Supplied material –

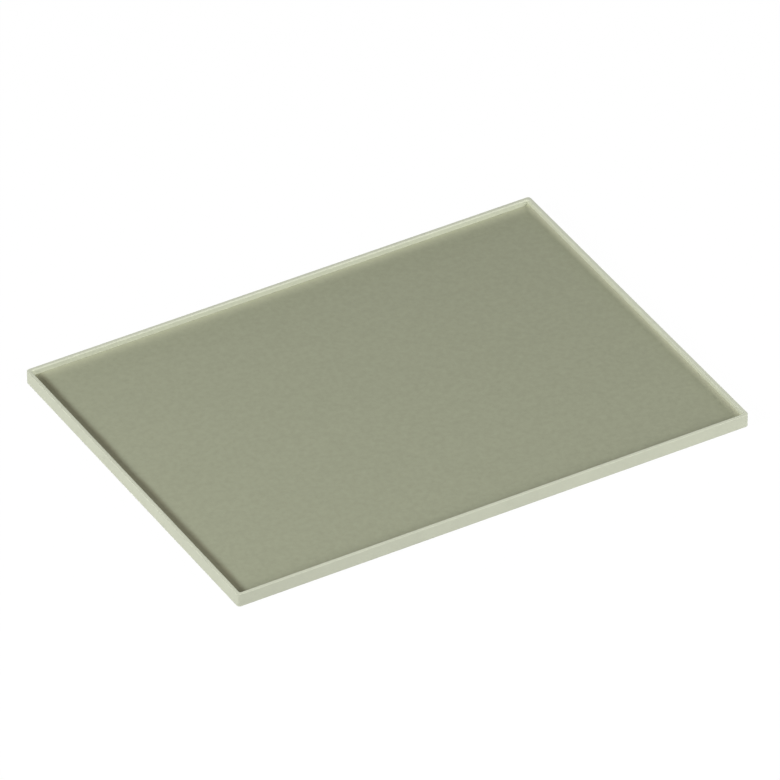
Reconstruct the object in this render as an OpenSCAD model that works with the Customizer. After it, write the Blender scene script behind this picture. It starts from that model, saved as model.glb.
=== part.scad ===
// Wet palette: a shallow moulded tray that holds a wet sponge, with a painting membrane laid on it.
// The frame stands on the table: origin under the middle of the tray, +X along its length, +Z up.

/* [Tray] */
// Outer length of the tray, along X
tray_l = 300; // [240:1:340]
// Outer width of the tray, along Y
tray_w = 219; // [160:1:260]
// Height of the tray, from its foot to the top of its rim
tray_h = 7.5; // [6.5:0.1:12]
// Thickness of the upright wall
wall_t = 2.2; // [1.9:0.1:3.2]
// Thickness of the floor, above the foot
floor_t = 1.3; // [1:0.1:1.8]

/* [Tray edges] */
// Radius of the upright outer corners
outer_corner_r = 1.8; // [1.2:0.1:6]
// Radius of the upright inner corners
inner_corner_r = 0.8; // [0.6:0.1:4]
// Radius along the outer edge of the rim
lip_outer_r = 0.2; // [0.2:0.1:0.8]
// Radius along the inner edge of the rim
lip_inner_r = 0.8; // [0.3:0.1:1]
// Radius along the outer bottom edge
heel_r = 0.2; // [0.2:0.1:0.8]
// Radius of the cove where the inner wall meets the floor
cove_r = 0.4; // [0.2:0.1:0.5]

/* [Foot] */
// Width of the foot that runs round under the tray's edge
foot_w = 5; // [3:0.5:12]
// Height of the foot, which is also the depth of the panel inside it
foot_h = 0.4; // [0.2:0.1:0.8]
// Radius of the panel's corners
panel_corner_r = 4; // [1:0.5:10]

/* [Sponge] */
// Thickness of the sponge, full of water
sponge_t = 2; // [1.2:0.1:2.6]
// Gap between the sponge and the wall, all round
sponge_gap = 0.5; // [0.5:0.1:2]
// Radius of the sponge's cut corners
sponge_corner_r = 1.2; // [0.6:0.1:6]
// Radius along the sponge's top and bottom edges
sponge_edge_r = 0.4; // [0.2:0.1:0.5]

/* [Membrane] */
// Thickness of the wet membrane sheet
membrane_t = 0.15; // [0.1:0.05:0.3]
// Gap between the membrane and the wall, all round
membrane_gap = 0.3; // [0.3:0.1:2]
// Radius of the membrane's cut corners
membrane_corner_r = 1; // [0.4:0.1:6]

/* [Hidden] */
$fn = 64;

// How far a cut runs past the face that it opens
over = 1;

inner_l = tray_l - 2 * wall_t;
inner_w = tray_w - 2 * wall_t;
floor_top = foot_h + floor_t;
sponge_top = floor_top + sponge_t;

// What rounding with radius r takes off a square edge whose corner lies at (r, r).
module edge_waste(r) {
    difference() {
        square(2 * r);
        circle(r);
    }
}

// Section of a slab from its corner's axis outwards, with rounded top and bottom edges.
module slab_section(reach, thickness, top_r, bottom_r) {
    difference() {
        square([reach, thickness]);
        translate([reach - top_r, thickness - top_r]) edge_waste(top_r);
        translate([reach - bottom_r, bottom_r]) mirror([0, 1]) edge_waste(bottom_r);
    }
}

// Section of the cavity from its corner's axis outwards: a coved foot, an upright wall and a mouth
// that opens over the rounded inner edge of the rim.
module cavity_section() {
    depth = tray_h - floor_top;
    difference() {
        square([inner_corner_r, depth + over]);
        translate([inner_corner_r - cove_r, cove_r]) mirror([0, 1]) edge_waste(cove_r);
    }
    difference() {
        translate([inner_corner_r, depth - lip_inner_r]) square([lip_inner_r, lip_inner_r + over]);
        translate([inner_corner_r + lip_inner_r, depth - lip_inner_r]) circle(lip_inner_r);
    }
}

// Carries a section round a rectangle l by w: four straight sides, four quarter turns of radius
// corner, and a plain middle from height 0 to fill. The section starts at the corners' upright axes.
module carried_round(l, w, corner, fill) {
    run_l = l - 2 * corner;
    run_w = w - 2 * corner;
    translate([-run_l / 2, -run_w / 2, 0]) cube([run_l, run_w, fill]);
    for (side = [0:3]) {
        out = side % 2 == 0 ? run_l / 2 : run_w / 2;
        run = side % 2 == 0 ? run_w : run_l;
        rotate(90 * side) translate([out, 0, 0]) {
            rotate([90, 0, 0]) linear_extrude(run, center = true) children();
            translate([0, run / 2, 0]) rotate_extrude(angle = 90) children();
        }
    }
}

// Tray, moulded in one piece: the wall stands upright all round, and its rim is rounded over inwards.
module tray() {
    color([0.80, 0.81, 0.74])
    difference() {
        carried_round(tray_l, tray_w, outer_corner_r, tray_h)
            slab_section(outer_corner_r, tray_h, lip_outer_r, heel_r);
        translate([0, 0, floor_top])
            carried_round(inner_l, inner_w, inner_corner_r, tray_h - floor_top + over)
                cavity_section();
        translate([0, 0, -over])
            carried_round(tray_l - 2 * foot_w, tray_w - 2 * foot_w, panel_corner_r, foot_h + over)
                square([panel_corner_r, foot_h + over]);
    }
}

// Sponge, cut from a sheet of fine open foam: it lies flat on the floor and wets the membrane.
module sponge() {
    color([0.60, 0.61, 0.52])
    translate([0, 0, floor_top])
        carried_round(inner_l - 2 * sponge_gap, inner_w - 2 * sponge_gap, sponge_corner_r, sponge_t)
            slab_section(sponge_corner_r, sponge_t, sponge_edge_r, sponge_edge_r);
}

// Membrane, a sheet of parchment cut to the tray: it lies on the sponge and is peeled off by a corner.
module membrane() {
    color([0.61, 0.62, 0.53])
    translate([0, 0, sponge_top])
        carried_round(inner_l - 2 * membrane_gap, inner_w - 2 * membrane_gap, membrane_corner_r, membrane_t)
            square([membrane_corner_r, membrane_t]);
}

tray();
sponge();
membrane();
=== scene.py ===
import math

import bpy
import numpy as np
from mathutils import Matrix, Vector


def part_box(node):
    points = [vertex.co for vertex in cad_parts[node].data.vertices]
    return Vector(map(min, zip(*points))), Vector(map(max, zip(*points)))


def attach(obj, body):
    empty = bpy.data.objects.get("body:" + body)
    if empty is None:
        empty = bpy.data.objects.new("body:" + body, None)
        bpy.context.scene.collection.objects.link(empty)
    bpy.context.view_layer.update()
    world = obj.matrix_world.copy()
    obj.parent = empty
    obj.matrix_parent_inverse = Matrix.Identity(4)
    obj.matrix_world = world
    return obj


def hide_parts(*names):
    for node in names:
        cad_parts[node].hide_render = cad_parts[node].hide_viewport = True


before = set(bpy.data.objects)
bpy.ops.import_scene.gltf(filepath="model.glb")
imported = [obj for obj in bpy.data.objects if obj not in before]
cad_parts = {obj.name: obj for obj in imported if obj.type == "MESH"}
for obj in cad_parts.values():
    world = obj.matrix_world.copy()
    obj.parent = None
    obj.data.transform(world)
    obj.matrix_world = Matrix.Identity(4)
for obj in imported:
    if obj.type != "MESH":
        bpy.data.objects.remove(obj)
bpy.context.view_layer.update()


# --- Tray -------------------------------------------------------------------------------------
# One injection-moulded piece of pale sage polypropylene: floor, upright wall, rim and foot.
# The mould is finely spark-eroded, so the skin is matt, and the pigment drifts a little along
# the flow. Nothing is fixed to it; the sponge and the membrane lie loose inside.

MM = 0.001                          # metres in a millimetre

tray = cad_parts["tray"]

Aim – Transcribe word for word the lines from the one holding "by a corner." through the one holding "zip(*points))), Vector(map(max, zip(*points)))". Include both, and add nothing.

Exercise solution –
// Membrane, a sheet of parchment cut to the tray: it lies on the sponge and is peeled off by a corner.
module membrane() {
    color([0.61, 0.62, 0.53])
    translate([0, 0, sponge_top])
        carried_round(inner_l - 2 * membrane_gap, inner_w - 2 * membrane_gap, membrane_corner_r, membrane_t)
            square([membrane_corner_r, membrane_t]);
}

tray();
sponge();
membrane();
=== scene.py ===
import math

import bpy
import numpy as np
from mathutils import Matrix, Vector


def part_box(node):
    points = [vertex.co for vertex in cad_parts[node].data.vertices]
    return Vector(map(min, zip(*points))), Vector(map(max, zip(*points)))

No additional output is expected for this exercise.